不評で公職を離れた江島氏が再び政治の表舞台に立つことができたのはなぜか。地元ではこんな憶測が流れたという。「市長時代の神戸製鋼所の連続受注などを安倍氏が評価、その恩返しではないか。」
下関では、安倍氏と林芳正・外務大臣(山口3区選出の衆院議員)が父親の代からライバル関係にあり、下関市長選は長年にわたって両者の代理戦争のような様相を呈し、市長ポスト争奪戦を繰り返してきた。
歴代下関市長
江島潔(1995~2009年)安倍派
中尾友昭(09~17年)林派
前田晋太郎(17年~)安倍派安倍派が市長ポストを林派の中尾市長から8年ぶりに奪還したのが17年の下関市長選。安倍氏の秘書を経て市議となっていた前田市長が安倍夫妻の全面的支援を受けて初当選したが、江島氏と同様、旧統一教会との関係が発覚した。旧統一教会の会合に2回(19年12月と21年1月)出席したことを前田市長は、8月15日の定例会見で明らかにしたのだ。

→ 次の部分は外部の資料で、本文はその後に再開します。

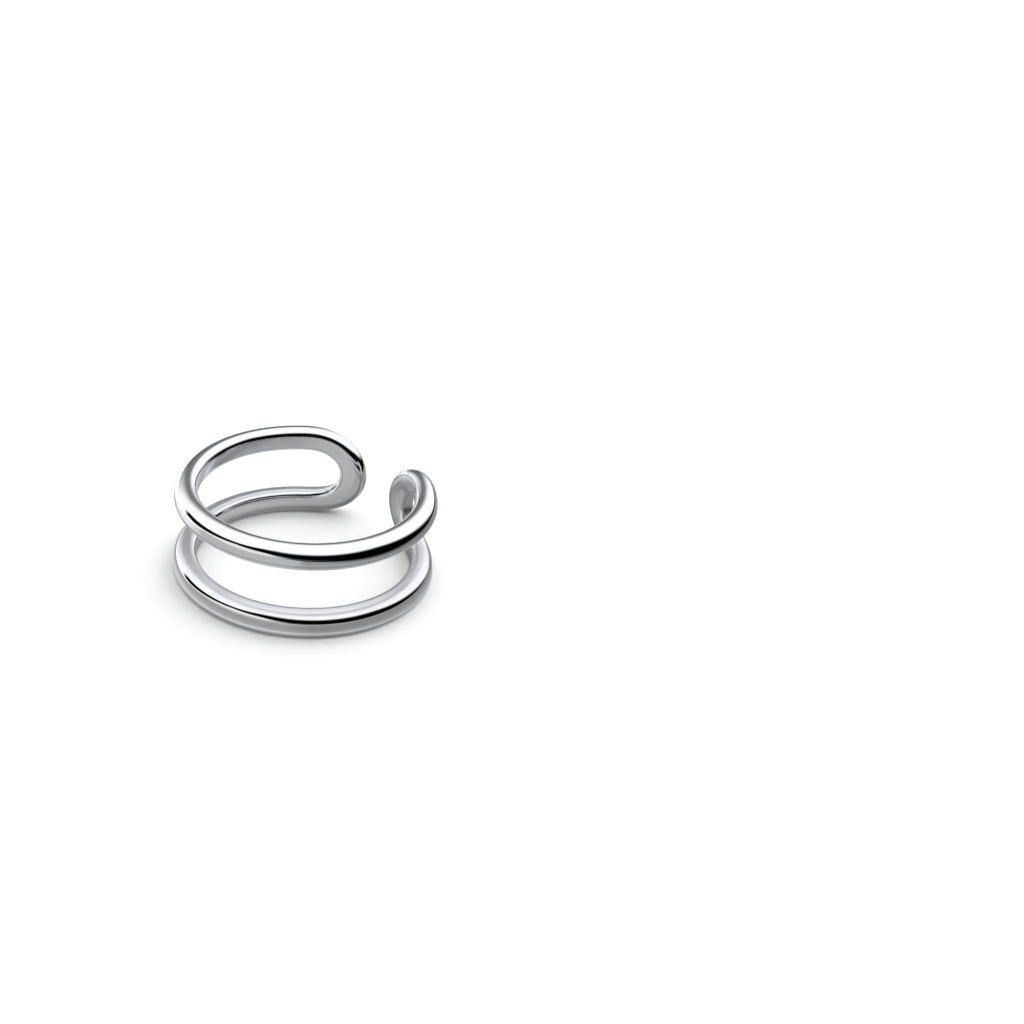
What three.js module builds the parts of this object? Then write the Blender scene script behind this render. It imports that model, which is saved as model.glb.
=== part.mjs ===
// Ear cuff: an open band that grips the edge of the ear, cast in one piece of polished silver.
// Two slim rails run round the ear side by side and turn into each other at both ends, so the
// metal is one closed loop, with a long slot between the rails and a gap between the end turns.
// It lies on its side: +Z is the band's own axis, the gap faces +Y, and z = 0 is the underside
// of the lower rail. Lengths are in millimetres.

import * as THREE from 'three';

// The inner face of the band, where the ear goes in, and the gap that slips over its edge.
const INNER_RADIUS = 4.75;
const GAP_WIDTH = 1.5;

// The two rails, from the middle of one to the middle of the other, and the bar they are made of.
const RAIL_SPACING = 3.26;
const RAIL_WIDTH = 1.14;
const UPPER_RAIL_THICKNESS = 1.01;
const LOWER_RAIL_THICKNESS = 1.13;

// How far the middle line of each end turn reaches past the rails, and the bar's thickness there.
const TURN_REACH = 1.9;
const TURN_THICKNESS = 0.92;

// Each rail's outer face falls by this much, from the edge at the slot to the band's outer edge.
const DOME_DROP = 0.09;

// The bar's rounded corners, on the outside of the band and against the ear.
const OUTER_CORNER_RADIUS = 0.42;
const INNER_CORNER_RADIUS = 0.34;

// A corner may take up most of the bar, but always leaves some flat beside it.
const MOST_OF_BAR = 0.95;

// Facets along each rail, round each end turn, and on each kind of corner.
const RAIL_STEPS = 60;
const TURN_STEPS = 18;
const OUTER_CORNER_STEPS = 4;
const INNER_CORNER_STEPS = 3;

const QUARTER_TURN = Math.PI / 2;

const polishedSilver = new THREE.MeshStandardMaterial({
  color: 0xe6e6e8,
  roughness: 0.06,
  metalness: 1,
});

// Half the straight run of a rail on the unrolled band, whose middle is the back of the cuff.
function railHalfLength() {
  const bandHalfLength = Math.PI * INNER_RADIUS - GAP_WIDTH / 2;
  return bandHalfLength - TURN_REACH - RAIL_WIDTH / 2;
}

// Middle line of the loop on the unrolled band, with x round the band and y across it:
// along the upper rail, round one end turn, back along the lower rail and round the other.
function loopCurves() {
  const end = railHalfLength();
  const side = RAIL_SPACING / 2;
  const corner = (x, y) => new THREE.Vector2(x, y);
  return [
    {
      curve: new THREE.LineCurve(corner(-end, side), corner(end, side)),
      steps: RAIL_STEPS,
    },
    {
      curve: new THREE.EllipseCurve(end, 0, TURN_REACH, side, QUARTER_TURN, -QUARTER_TURN, true),
      steps: TURN_STEPS,
    },
    {
      curve: new THREE.LineCurve(corner(end, -side), corner(-end, -side)),
      steps: RAIL_STEPS,
    },
    {
      curve: new THREE.EllipseCurve(-end, 0, TURN_REACH, side, -QUARTER_TURN, QUARTER_TURN, true),
      steps: TURN_STEPS,
    },
  ];
}

// Stations round the loop. Each has its place and the direction that leads away from the slot.
function loopStations() {
  const stations = [];
  for (const { curve, steps } of loopCurves()) {
    for (let step = 0; step < steps; step += 1) {
      const place = curve.getPoint(step / steps);
      const along = curve.getTangent(step / steps);
      const outward = new THREE.Vector2(-along.y, along.x);
      stations.push({ place, outward });
    }
  }
  return stations;
}

// Radial thickness of the bar, which changes from one rail's to the other's round an end turn.
function barThickness(place) {
  const side = THREE.MathUtils.clamp(place.y / (RAIL_SPACING / 2), -1, 1);
  const upperShare = (1 + side) / 2;
  const railThickness = THREE.MathUtils.lerp(LOWER_RAIL_THICKNESS, UPPER_RAIL_THICKNESS, upperShare);
  const tipShare = THREE.MathUtils.smoothstep(Math.sqrt(1 - side * side), 0, 1);
  return THREE.MathUtils.lerp(railThickness, TURN_THICKNESS, tipShare);
}

// One rounded corner of the section, from the angle where it starts, a quarter turn on.
function cornerArc(centreX, centreY, radius, startAngle, steps) {
  const points = [];
  for (let step = 0; step <= steps; step += 1) {
    const angle = startAngle + (QUARTER_TURN * step) / steps;
    points.push({
      across: centreX + radius * Math.cos(angle),
      height: centreY + radius * Math.sin(angle),
    });
  }
  return points;
}

// Section of the bar: across runs from the slot side to the outer side, and height runs outwards
// from the inner face. It is flat against the ear, rounded at the corners and slightly domed.
function barSection(thickness) {
  const half = RAIL_WIDTH / 2;
  const outerRadius = Math.min(OUTER_CORNER_RADIUS, MOST_OF_BAR * half, MOST_OF_BAR * thickness);
  const roomBelow = thickness - outerRadius;
  const innerRadius = Math.min(INNER_CORNER_RADIUS, MOST_OF_BAR * half, MOST_OF_BAR * roomBelow);
  const section = [
    ...cornerArc(half - innerRadius, innerRadius, innerRadius, -QUARTER_TURN, INNER_CORNER_STEPS),
    ...cornerArc(half - outerRadius, roomBelow, outerRadius, 0, OUTER_CORNER_STEPS),
    ...cornerArc(outerRadius - half, roomBelow, outerRadius, QUARTER_TURN, OUTER_CORNER_STEPS),
    ...cornerArc(innerRadius - half, innerRadius, innerRadius, 2 * QUARTER_TURN, INNER_CORNER_STEPS),
  ];
  return section.map(({ across, height }) => {
    const fall = (DOME_DROP * across) / RAIL_WIDTH;
    return { across, height: height * (1 - fall / thickness) };
  });
}

// Rolls a point of the unrolled band round the ear. The back of the cuff is towards -Y.
function rollUp(roundBand, acrossBand, height) {
  const angle = roundBand / INNER_RADIUS;
  const radius = INNER_RADIUS + height;
  return [radius * Math.sin(angle), -radius * Math.cos(angle), acrossBand];
}

// The whole cuff: the section carried round the loop, with each station joined to the next.
function cuffGeometry() {
  const stations = loopStations();
  const positions = [];
  const corners = [];
  let sectionSize = 0;
  for (const { place, outward } of stations) {
    const section = barSection(barThickness(place));
    sectionSize = section.length;
    for (const { across, height } of section) {
      const roundBand = place.x + outward.x * across;
      const acrossBand = place.y + outward.y * across;
      positions.push(...rollUp(roundBand, acrossBand, height));
    }
  }
  for (let station = 0; station < stations.length; station += 1) {
    const here = station * sectionSize;
    const next = ((station + 1) % stations.length) * sectionSize;
    for (let point = 0; point < sectionSize; point += 1) {
      const beside = (point + 1) % sectionSize;
      corners.push(here + point, here + beside, next + beside);
      corners.push(here + point, next + beside, next + point);
    }
  }
  const geometry = new THREE.BufferGeometry();
  geometry.setAttribute('position', new THREE.Float32BufferAttribute(positions, 3));
  geometry.setIndex(corners);
  return geometry;
}

// Puts the origin under the middle of the cuff, on the surface that it lies on.
function standOnOrigin(geometry) {
  geometry.computeBoundingBox();
  const { min, max } = geometry.boundingBox;
  geometry.translate(-(min.x + max.x) / 2, -(min.y + max.y) / 2, -min.z);
  geometry.computeVertexNormals();
  return geometry;
}

const cuff = new THREE.Mesh(standOnOrigin(cuffGeometry()), polishedSilver);
cuff.name = 'cuff';

const earCuff = new THREE.Group();
earCuff.add(cuff);

export default earCuff;
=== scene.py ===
# An open ear cuff of polished silver, lying on its side on a pale table.
# All lengths are in metres and all angles in degrees until a line turns them into radians.

import math

import bpy
from mathutils import Matrix, Vector


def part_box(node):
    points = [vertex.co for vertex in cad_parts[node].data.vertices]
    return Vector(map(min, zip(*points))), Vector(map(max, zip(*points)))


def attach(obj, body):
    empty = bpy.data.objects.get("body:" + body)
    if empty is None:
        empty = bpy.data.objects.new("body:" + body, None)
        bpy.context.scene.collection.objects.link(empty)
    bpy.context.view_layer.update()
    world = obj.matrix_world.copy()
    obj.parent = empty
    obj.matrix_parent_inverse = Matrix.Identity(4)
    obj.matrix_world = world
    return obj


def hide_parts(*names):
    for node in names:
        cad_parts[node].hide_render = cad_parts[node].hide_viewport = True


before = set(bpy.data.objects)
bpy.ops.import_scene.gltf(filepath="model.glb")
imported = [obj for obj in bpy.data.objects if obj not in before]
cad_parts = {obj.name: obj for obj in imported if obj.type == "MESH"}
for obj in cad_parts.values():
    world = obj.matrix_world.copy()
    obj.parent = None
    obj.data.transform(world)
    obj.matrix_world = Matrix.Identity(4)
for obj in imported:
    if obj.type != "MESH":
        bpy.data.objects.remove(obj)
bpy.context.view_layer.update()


# The camera stands in front of the cuff's closed side, a little under a third of the way up from
# the table, and looks past it to the right, so that the cuff lies left of the middle of the view.

LOW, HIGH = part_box("cuff")
OUTERMOST_RADIUS = (HIGH.x - LOW.x) / 2
RING_CENTRE = Vector((0, LOW.y + OUTERMOST_RADIUS, (LOW.z + HIGH.z) / 2))

CAMERA_AZIMUTH = 39.89
CAMERA_ELEVATION = 31.02
CAMERA_DISTANCE = 0.0918
LOOK_PAST = 6.61
LOOK_DOWN = 30.18
CAMERA_ROLL = 6.29
CAMERA_LENS = 72.3
CAMERA_NEAR = 0.001
CAMERA_FAR = 10


def direction(azimuth, elevation):
    """Unit vector towards an azimuth, 0 towards -Y and 90 towards +X, and an elevation."""
    a, e = math.radians(azimuth), math.radians(elevation)
    return Vector((math.sin(a) * math.cos(e), -math.cos(a) * math.cos(e), math.sin(e)))


camera_data = bpy.data.cameras.new("camera")
camera_data.lens = CAMERA_LENS
camera_data.clip_start = CAMERA_NEAR
camera_data.clip_end = CAMERA_FAR
camera = bpy.data.objects.new("camera", camera_data)
bpy.context.scene.collection.objects.link(camera)
camera.matrix_world = (
    Matrix.Translation(RING_CENTRE + CAMERA_DISTANCE * direction(CAMERA_AZIMUTH, CAMERA_ELEVATION))
    @ Matrix.Rotation(math.radians(CAMERA_AZIMUTH - LOOK_PAST), 4, "Z")
    @ Matrix.Rotation(math.radians(90 - LOOK_DOWN), 4, "X")
    @ Matrix.Rotation(math.radians(CAMERA_ROLL), 4, "Z")
)
bpy.context.scene.camera = camera


# The cuff. It is one bar of sterling silver, cast as a closed loop: two rails that run round the
# ear side by side and turn into each other beside the gap. The bar is flat against the ear and
# rounded outside, where it was buffed to a mirror. Inside and in the slot it is left satin.

INNER_RADIUS = 0.00475
GAP_WIDTH = 0.0015
RAIL_WIDTH = 0.00114
RAIL_SPACING = (HIGH.z - LOW.z) - RAIL_WIDTH
UPPER_RAIL_THICKNESS = 0.00101
LOWER_RAIL_THICKNESS = 0.00102
TURN_REACH = 0.0023
TURN_FULLNESS = 0.8
TURN_THICKNESS = 0.00092

# The outer faces lean out towards the table by the flare, over the bar's width. The slot sides
# lean by the taper, about a line this share of the way up from the ear.
FLARE = 0.00017
SLOT_TAPER = 0.13
TAPER_PIVOT = 0.35

UPPER_RIM_CORNER = 0.00055
LOWER_RIM_CORNER = 0.00042
RIM_INNER_CORNER = 0.00045
UPPER_SLOT_CORNER = 0.00046
LOWER_SLOT_CORNER = 0.00038
SLOT_INNER_CORNER = 0.00044
TURN_INNER_CORNER = 0.0004

STATIONS = 720
CORNER_POINTS = 14


class Field:
    """A number that a node tree works out. Arithmetic on it adds the Math nodes."""

    def __init__(self, tree, socket):
        self.tree = tree
        self.socket = socket

    def node(self, kind, *values, **settings):
        """Adds a node whose first input is this field, and gives its first output."""
        made = self.tree.nodes.new(kind)
        for name, value in settings.items():
            setattr(made, name, value)
        for slot, value in zip(made.inputs, (self, *values)):
            if isinstance(value, Field):
                self.tree.links.new(value.socket, slot)
            else:
                slot.default_value = value
        return Field(self.tree, made.outputs[0])

    def math(self, operation, *values):
        return self.node("ShaderNodeMath", *values, operation=operation)

    def __add__(self, other):
        return self.math("ADD", other)

    def __sub__(self, other):
        return self.math("SUBTRACT", other)

    def __mul__(self, other):
        return self.math("MULTIPLY", other)

    def __truediv__(self, other):
        return self.math("DIVIDE", other)

    def sin(self):
        return self.math("SINE")

    def cos(self):
        return self.math("COSINE")

    def blend(self, start, end):
        """start where this field is 0, end where it is 1, and the share between."""
        return self.step(0, 1, start, end)

    def step(self, low, high, start, end, kind="LINEAR"):
        """start up to low, end from high on, and the share between."""
        return self.node("ShaderNodeMapRange", low, high, start, end, interpolation_type=kind)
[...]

こんな傾向が見て取れる。それは、「旧統一教会とズブズブの関係の安倍元首相から選挙で支援を受けた議員や首長には、同教会との関係を有する人が少なくない」というものだ。「教団票を差配してもらったので関連集会への参加を断れなかったのではないか」と疑いたくもなるのだ。
前田市長の推薦で19年6月に下関市立大学に採用、教授から学長(副理事長)となった韓昌完氏にも、旧統一教会との関係があるのではないかとの疑惑が浮上していた。

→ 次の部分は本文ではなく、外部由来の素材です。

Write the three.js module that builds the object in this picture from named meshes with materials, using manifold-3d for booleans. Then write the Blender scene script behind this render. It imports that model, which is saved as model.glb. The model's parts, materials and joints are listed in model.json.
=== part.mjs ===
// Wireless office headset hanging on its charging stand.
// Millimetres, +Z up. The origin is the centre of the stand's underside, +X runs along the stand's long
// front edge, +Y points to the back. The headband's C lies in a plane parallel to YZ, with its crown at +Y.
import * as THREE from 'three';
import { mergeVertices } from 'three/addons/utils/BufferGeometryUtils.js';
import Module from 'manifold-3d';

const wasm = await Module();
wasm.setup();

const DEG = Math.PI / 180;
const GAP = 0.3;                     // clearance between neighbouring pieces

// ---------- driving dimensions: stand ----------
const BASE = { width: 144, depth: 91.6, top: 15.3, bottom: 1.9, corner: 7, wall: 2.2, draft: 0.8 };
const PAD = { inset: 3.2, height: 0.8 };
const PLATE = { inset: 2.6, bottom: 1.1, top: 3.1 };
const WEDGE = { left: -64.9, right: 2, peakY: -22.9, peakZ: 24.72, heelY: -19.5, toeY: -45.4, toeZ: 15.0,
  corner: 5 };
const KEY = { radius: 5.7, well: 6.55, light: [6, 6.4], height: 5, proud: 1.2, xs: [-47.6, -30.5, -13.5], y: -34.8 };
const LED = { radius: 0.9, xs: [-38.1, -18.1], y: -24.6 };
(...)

市内では報道関係者らに匿名の内部告発文が送られ、10月17日には下関市議会出資法人特別委員会で江原満寿男市議(共産)が質問をして、韓氏が事実無根と強く否定するという質疑応答が交わされたのだ。
──(江原市議)統一教会との関係があるのかないのか。会に入っていたのか。集会に参加していたのか。そういうことがあったのかどうか。
韓学長(副理事長) 韓国では統一教会は異端とされています。私は韓国でキリスト教徒として教会に通っていました。統一教会を、私は根から嫌っています。虚偽告訴罪にあたりますので、これはいま私も証拠を収集していまして刑事告訴をするつもりです。統一教会と私を結びつける斬新なアイデアをどこからもってきたのか私には分かりませんが、私のすべての経歴と生き方を全部調べていただければ分かると思うが、統一教会とは一番遠いところに存在する人間です。
「近日中に韓学長の刑事告発会見が開かれるかもしれない」と思わせるほどの全否定発言だったが、今後、内部告発者との法廷闘争へと発展する可能性は十分にあるだろう。
なお経済単科大学として評価が高かった下関市立大学がこのような形で注目されたのは今回が初めてではない。20年2月1日には「下関版モリカケ問題を考える! “桜を見る会疑惑”&“下関市立大学私物化”シンポジウム」と題する集会が市内で開かれ、元検事の郷原信郎弁護士らがパネラーを務めた。そして郷原氏は、20年1月20日の日経グローカルの記事でこう指摘していたのだ。
「政治的な意図から、違法な教授人事と、公立大学を安倍首相直系の政治勢力の支配下に収めようとする策謀が進められようとしていることは紛れもない事実である。」
たしかに、かなり強引な教授採用決定プロセスになっていた。経済学部だけの単科大学の市大に突然、分野違いの特別支援教育特別専攻科の新設と韓教授(当時)ら3名の採用が提案され、教授会の9割以上が反対したのに撤回されなかったからだ。
文部科学省大学振興課もこれを問題視して助言をしたが、大学側は定款の変更で対応した。そして与党が過半数を占める市議会で、定款変更の議案が賛成多数で可決された。「ルール違反」と言われたのでルール自体を変えてしまったかたちなのだ。
これに対して山口県労働委員会は今年1月、大学側の行為(規程)を「不当労働行為」と認定した。
こうした混乱が続くなかで下関市立大学は、過去3年間で教員の約三分の一が中途退職・転出した。4月15日の地元紙『長周新聞』が「ここ数年は『日本で一番崩壊している大学』と評されるようになっている」と指摘したのはこのためだ。
「こうした大学側の行為が多数の中途退職者が出ている原因と考えていないのか」という質問を韓学長と前田市長にしたが、いずれの回答も、「退職者の個別の理由については把握していない」だった。
安倍元首相が選挙で支援して旧統一教会との関係も明らかになったアベチルドレン(前田市長)による“お友達優遇政治”についても、検証していくことが不可欠なのだ。